He attended Goldendale Jr. High School in Goldendale, Washington, and graduated from Wishram High School in Wishram, Washington in 1943 and was drafted shortly thereafter.

== War Years ==

Warren attended boot camp near Twentynine Palms, California as well as Camp Gruber, Oklahoma. He was training for deployment in North Africa but was deployed to Northern France where his Division participated in the Battle of the Bulge where he was captured. His regiment was awarded the Presidential Unit Citation. Warren received the Bronze Star Medal and a Purple Heart for his participation in the battle.

Following his liberation from a German POW camp he returned to the US to recuperate and was preparing to deploy into the Pacific Theatre when the war ended.

== University Years ==

Warren returned home from World War II in 1945. He began attending Washington State University in 1946 where he earned his bachelor's degree in Public Speaking. It was there that he met his future wife Gwen Davis. Warren worked a year for a radio station in Bend, Oregon. He began attending the University of Washington where he earned a master's degree in Communications.
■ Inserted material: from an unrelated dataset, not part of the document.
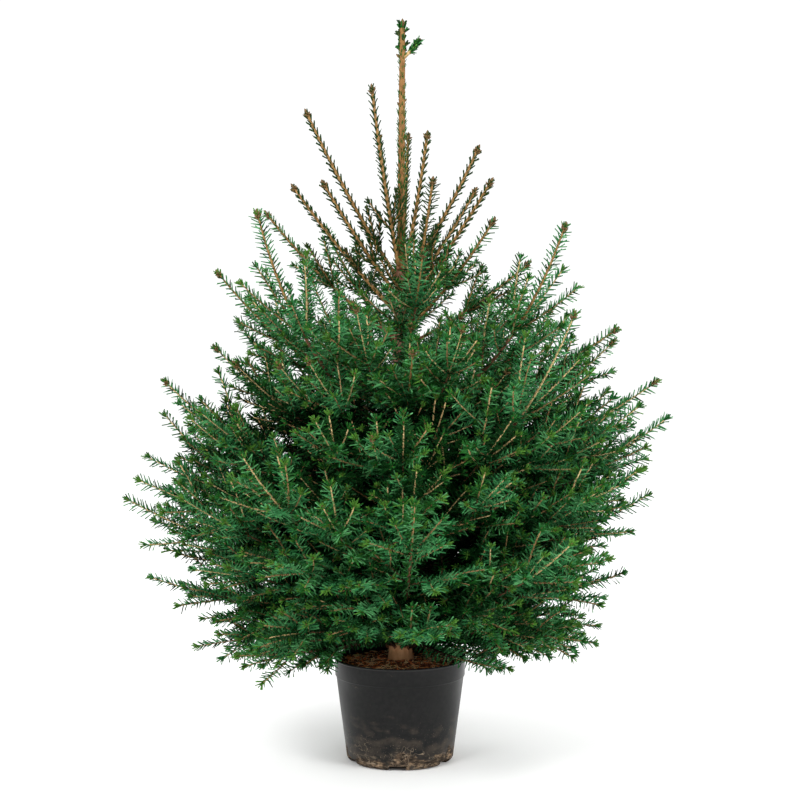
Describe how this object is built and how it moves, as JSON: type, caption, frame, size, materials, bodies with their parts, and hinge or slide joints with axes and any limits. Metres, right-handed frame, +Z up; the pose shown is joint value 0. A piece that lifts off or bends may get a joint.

In 1963 Warren earned a Ph.D. in history from the University of Washington

== Professional life ==

Between 1963 and 1970 Warren worked as a classical music radio host in the Seattle area.

He was the president of Edmonds Junior College from 1970 to 1980.

Warren became the director of the Museum of History and Industry in 1980 and remained in that position until his retirement in 1987.

In 1983 Warren began writing a weekly history column for the Seattle Post-Intelligencer.

Warren served on multiple boards including the Seattle Opera, Seattle Historical Society, Maryhill Museum, and Northwest Chapter of the 42nd (Rainbow) Division Veterans, as well as serving as the president of the Washington State and Seattle chapters of the American Ex-Prisoners of War.

In his 1989 Monograph, The Day Seattle Burned, Warren correctly re-identified Victor Clairmont's cabinet shop as the source of the Seattle fire rather than the commonly attributed James McGough's paint shop on the floor above.

== Publications ==
- Warren, James R (1981). "King County and Its Queen City: Seattle - An Illustrated History"
- Warren, James R (1982). "Highlights of Seattle's History (illustrated)"
- Warren, James R (1986). "Where Mountains Meet the Sea: An Illustrated History of Puget Sound"
- Warren, James R (1989). "A Century of Seattle's business"
- Warren, James R (1989). "The Day Seattle Burned: June 4, 1889"
- Warren, James R (1990). "A Centennial History of the Seattle Tennis Club"
- Warren, James R (1997). "King County and Its Emerald City, Seattle: an Illustrated history"
- Warren, James R (1999). "A Century of Business"
- Warren, James R (2001). "The War Years: A Chronicle of Washington State in World War II"
- Warren, James R (2001). "Seattle: 150 Years of Progress"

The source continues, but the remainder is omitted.